Abstract

Periodic nanostructures have been widely used on emerging nano-products such as plasmonic solar cell and nano-optics. However, lack of cost-effective fabrication techniques has become the bottleneck for commercialization of these nano-products. In this work, we develop a scale up approach to fabricate high-precision nanostructures in large area. In this method, a nano-scale single crystal diamond (SCD) tool is produced by focused ion beam (FIB) machining. The nano SCD tool is then further applied to cut periodic nanostructures using single-point diamond turning (SPDT). A divergence compensation method and surface topography generation model forms a deterministic FIB fabrication approach.
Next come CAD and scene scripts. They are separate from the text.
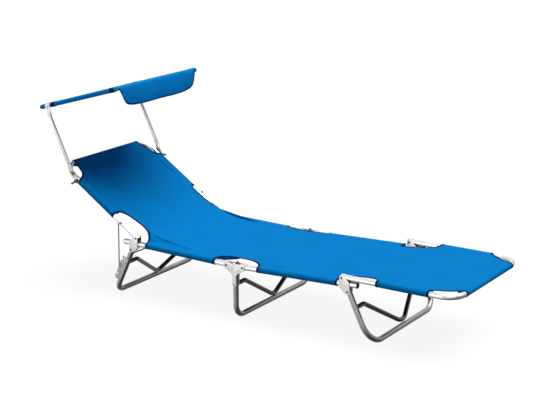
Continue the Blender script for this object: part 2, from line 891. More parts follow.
@dataclass
class LegFrame:
    """A bent leg with the brace that drops from its posts to the bottom rail."""

    section: str
    origin_height: float
    length: float
    brace_drop: float
    brace_inner: float
    brace_outer: float
    vertex_bend: float
    bend: float = 0.05
    rod_drop: float | None = None
    sizes: TubeSizes = field(default_factory=TubeSizes)
    overrun: float = 0.011
    brace_radius: float = 0.009
    brace_wall: float = 0.0011
    shelf: float = 0.062
    knee_bend: float = 0.026
    rod_radius: float = 0.003
    rivet_depth: float = 0.005

    def brace(self, layout: Layout) -> BentTube:
        """The brace's path on the leg's own axes."""
        start, knee = layout.rail_y - self.brace_inner - self.sizes.gap, layout.rail_y - self.shelf
        lowest = -self.length + self.sizes.radius + self.brace_radius + self.sizes.gap
        fall = -self.brace_drop - lowest
        rise = self.vertex_bend * (1 / math.cos(math.atan2(fall, knee)) - 1)
        drop = -self.brace_drop
        return BentTube(self.brace_radius, self.brace_wall, [
            (0, -start, drop), (0, -knee, drop), (0, 0, lowest - rise), (0, knee, drop), (0, start, drop)],
            (self.knee_bend, self.vertex_bend, self.knee_bend), sides=26, step=6.0)

    def rivets(self, layout: Layout) -> list[Piece]:
        """The rivets that hold the brace, one on each side."""
        made = []
        start, face = layout.rail_y - self.brace_inner - self.sizes.gap, layout.rail_y + self.brace_outer
        base, deep = face + self.sizes.gap, start - self.rivet_depth
        for side in SIDES:
            rivet = turned("brace_rivet", [(0, deep), (RIVET.shank, deep), (RIVET.shank, base),
                                           *reversed(dome(RIVET.head, base, RIVET.rise, 1))])
            rivet.data.transform(moved(0, 0, -self.brace_drop) @ half_turn(side))
            made.append(rivet)
        return made

    def build(self, layout: Layout, fitter: Fitter) -> None:
        """Bend the leg and its brace and set them in place."""
        s, y = self.sizes, layout.rail_y
        where = layout[self.section]
        if self.origin_height:
            where = Bearing(where.at(0, 0, self.origin_height), where.out, where.up)
        corners = [(0, -y, self.overrun), (0, -y, -self.length), (0, y, -self.length), (0, y, self.overrun)]
        tube = BentTube(s.radius, s.wall, corners, (self.bend, self.bend), sides=30, step=6.0).build("leg")
        parts = [tube, *self.rivets(layout)]
        if self.rod_drop is not None:
            parts.append(BentTube(self.rod_radius, 0, [(0, -y, -self.rod_drop), (0, y, -self.rod_drop)],
                                  sides=18).build("cross_rod"))
        tube = join(parts, f"{self.section}_tube")
        tube.data.transform(where.matrix)
        fitter.fit(tube, self.section, f"{self.section}_tube", "leg_metal")
        brace = self.brace(layout).build(f"{self.section}_brace", where)
        fitter.fit(brace, self.section, f"{self.section}_brace", "brace_metal")


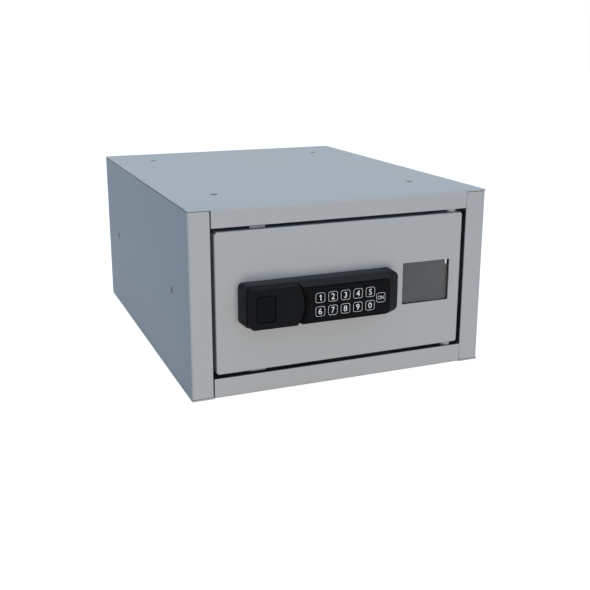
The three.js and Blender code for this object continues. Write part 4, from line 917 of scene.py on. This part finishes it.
def make_sky():
    world = bpy.data.worlds.new("plain_sky")
    world.use_nodes = True
    tree = world.node_tree
    fill = tree.nodes["Background"]
    fill.inputs["Color"].default_value = (*SKY, 1.0)
    white = put(tree, "ShaderNodeBackground", {"Color": (1.0, 1.0, 1.0, 1.0), "Strength": 1.0})
    ends = {0: seen_directly(tree), 1: fill.outputs[0], 2: white.outputs[0]}
    mix = put(tree, "ShaderNodeMixShader", ends)
    tree.links.new(mix.outputs[0], tree.nodes["World Output"].inputs["Surface"])
    bpy.context.scene.world = world


make_sky()
print("sky", SKY)

# %% Floor
FLOOR_PALE = (0.30, 0.33, 0.37)
FLOOR_GLOW = 0.9
FLOOR_HALF = 6.0
FLOOR_DROP = 0.2 * MM


def make_floor():
    finish = bpy.data.materials.new("pale_floor")
    finish.use_nodes = True
    tree = finish.node_tree
    tree.nodes.remove(tree.nodes["Principled BSDF"])
    pale = put(tree, "ShaderNodeBsdfDiffuse", {"Color": (*FLOOR_PALE, 1.0)})
    strength = maths(tree, seen_directly(tree), FLOOR_GLOW, "MULTIPLY")
    glow = put(tree, "ShaderNodeEmission", {"Strength": strength})
    both = put(tree, "ShaderNodeAddShader", {0: pale.outputs[0], 1: glow.outputs[0]})
    tree.links.new(both.outputs[0], tree.nodes["Material Output"].inputs["Surface"])
    mesh = bpy.data.meshes.new("floor")
    signs = ((-1, -1), (1, -1), (1, 1), (-1, 1))
    corners = [(x * FLOOR_HALF, y * FLOOR_HALF, -FLOOR_DROP) for x, y in signs]
    mesh.from_pydata(corners, [], [(0, 1, 2, 3)])
    mesh.materials.append(finish)
    floor = bpy.data.objects.new("floor", mesh)
    floor.visible_shadow = False
    bpy.context.scene.collection.objects.link(floor)


make_floor()
print("floor", 2 * FLOOR_HALF, "m square")

# %% Lamps
LAMPS = {
    "overhead": {
        "place": (0.0, -0.08, 1.10),
        "aim": (0.0, -0.08, 0.18),
        "size": (0.9, 0.8),
        "colour": (0.98, 1.0, 0.94),
        "watts": 4.7,
    },
    "front_low": {
        "place": (-0.10, -1.35, -0.06),
        "aim": (0.0, -0.19, 0.09),
        "size": (0.7, 0.6),
        "colour": (1.0, 0.87, 0.715),
        "watts": 10.5,
    },
}


def make_lamp(name, place, aim, size, colour, watts):
    light = bpy.data.lights.new(name, "AREA")
    light.shape = "RECTANGLE"
    light.size, light.size_y = size
    light.energy = watts
    light.color = colour
    lamp = bpy.data.objects.new(name, light)
    lamp.location = place
    lamp.visible_glossy = False
    lamp.rotation_euler = (Vector(aim) - Vector(place)).to_track_quat("-Z", "Y").to_euler()
    bpy.context.scene.collection.objects.link(lamp)


for name, values in LAMPS.items():
    make_lamp(name, **values)
bpy.context.scene.view_settings.view_transform = "Standard"
print("lamps", {name: values["watts"] for name, values in LAMPS.items()})
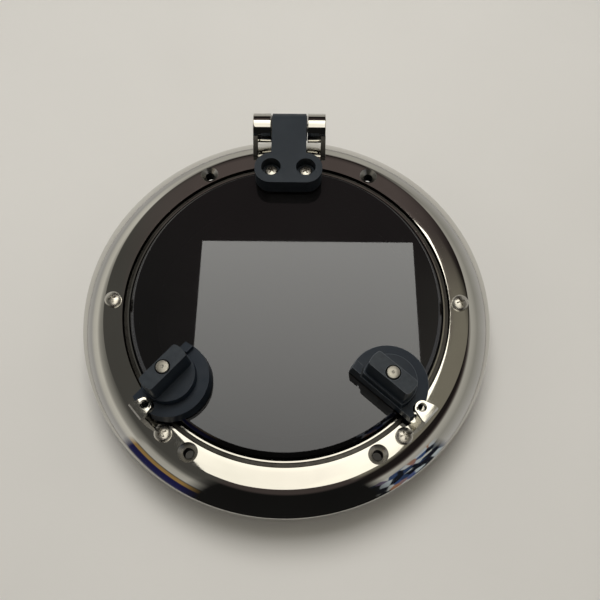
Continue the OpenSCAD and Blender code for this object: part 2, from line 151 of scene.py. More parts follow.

It has been used to generate four periods of the required periodic nano-grating structures (with a minimal dimension of 150 nm) on a normal SCD tool tip and achieves 10 nm form accuracy. The contribution of the beam tail effect has also been evaluated by using the surface topography simulation method. The fabricated diamond tool is then applied to obtain nano-grating on an electroless nickel substrate in a total area of 5 × 2 mm2 through SPDT. The whole SPDT machine process only takes 2 min (with a material removal rate up to 1.8 × 104 μm3 s−1). Due to the elastic recovery that occurred upon the workpiece material, the practical cutting width is 13 nm smaller than the tool tip. The machining trial shows it is very promising to apply this scale up nanofabrication approach for commercialization of nano-products which possess period nanostructures.